Listing

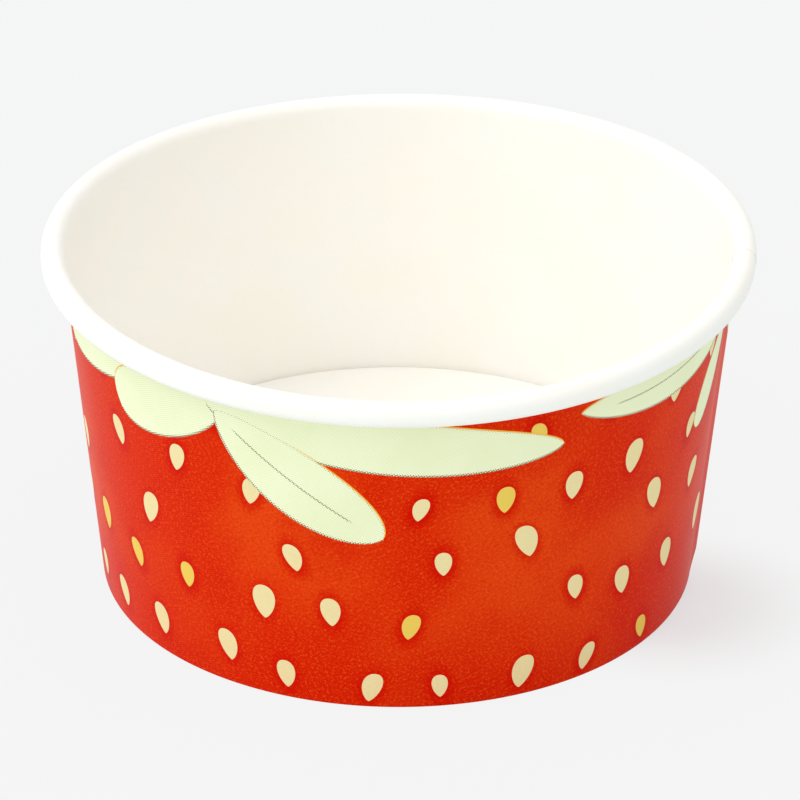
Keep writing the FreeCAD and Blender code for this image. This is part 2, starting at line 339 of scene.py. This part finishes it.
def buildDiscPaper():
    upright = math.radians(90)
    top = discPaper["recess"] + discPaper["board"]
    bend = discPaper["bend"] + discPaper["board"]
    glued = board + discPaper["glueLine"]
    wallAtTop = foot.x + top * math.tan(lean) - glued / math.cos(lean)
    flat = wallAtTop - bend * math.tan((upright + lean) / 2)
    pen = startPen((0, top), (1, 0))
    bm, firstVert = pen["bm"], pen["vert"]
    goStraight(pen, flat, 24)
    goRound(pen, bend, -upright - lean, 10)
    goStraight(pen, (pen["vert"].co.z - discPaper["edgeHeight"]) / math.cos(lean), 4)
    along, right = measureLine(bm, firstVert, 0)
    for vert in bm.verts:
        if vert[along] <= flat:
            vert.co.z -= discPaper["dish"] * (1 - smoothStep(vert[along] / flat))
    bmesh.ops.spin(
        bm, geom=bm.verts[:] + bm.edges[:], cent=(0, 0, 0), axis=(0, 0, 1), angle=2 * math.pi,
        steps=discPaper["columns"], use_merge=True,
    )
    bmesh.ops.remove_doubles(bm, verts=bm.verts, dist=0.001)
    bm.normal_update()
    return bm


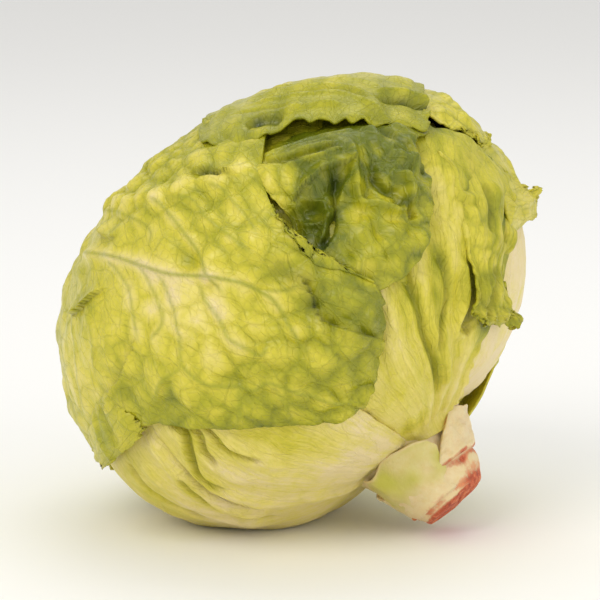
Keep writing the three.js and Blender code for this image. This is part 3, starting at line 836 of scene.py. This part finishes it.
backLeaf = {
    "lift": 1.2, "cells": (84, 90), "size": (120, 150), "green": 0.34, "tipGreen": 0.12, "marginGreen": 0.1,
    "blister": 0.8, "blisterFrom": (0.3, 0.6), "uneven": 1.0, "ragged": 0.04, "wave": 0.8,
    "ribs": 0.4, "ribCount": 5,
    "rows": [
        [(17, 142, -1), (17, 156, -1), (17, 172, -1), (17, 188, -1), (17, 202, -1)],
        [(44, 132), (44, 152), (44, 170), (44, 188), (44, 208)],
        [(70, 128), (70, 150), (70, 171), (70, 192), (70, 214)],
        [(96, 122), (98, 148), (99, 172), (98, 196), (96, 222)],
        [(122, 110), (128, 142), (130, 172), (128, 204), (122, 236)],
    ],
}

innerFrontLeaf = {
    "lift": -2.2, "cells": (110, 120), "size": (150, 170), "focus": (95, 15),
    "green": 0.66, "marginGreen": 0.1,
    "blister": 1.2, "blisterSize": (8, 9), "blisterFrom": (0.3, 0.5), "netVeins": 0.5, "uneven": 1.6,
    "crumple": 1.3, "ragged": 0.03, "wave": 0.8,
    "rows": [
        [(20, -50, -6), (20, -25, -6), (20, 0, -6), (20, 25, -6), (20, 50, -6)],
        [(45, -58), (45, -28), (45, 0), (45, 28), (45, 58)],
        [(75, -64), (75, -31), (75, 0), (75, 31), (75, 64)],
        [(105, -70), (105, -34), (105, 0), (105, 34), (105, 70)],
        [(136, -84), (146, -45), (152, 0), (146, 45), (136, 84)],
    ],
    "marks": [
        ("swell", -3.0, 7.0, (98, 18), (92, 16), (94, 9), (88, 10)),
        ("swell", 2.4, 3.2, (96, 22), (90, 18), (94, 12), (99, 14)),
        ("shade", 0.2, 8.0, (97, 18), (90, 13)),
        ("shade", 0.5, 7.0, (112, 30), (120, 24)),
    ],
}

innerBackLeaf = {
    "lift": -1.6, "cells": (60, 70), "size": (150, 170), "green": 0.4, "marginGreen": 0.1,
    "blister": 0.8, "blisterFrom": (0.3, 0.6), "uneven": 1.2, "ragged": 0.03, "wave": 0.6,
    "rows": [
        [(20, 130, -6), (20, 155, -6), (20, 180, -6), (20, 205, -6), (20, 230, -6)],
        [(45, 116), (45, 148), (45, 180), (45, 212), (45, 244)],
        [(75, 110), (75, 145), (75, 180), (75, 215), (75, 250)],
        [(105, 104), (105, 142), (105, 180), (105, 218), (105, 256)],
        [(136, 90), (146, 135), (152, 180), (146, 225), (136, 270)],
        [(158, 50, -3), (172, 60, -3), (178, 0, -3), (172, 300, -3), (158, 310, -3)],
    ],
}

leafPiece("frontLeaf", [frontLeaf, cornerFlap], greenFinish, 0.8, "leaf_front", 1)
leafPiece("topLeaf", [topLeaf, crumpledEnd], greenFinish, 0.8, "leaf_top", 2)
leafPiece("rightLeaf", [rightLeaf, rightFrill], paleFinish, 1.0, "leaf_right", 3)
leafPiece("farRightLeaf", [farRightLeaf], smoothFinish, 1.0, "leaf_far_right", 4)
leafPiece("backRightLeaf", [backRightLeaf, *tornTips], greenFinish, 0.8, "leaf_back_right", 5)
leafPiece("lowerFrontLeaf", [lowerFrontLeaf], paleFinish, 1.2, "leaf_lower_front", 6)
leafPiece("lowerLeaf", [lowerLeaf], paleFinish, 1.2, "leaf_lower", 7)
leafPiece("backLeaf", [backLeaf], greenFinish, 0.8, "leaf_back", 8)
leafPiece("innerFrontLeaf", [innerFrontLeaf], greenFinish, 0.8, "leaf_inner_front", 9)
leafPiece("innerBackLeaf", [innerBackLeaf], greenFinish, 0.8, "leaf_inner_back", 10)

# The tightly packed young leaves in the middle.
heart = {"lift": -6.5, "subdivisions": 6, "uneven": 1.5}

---

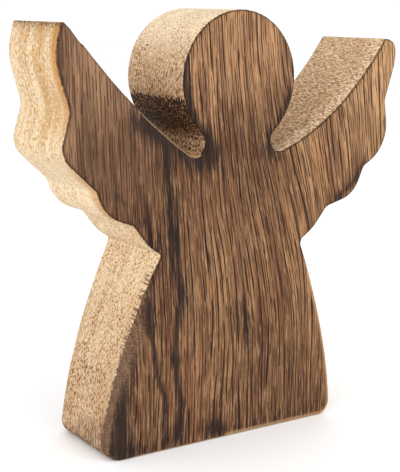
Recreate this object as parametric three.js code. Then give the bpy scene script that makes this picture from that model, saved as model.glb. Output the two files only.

Short problem
Extract all lines containing the word "starting".

Output for this exercise
Keep writing the FreeCAD and Blender code for this image. This is part 2, starting at line 339 of scene.py. This part finishes it.
Keep writing the three.js and Blender code for this image. This is part 3, starting at line 836 of scene.py. This part finishes it.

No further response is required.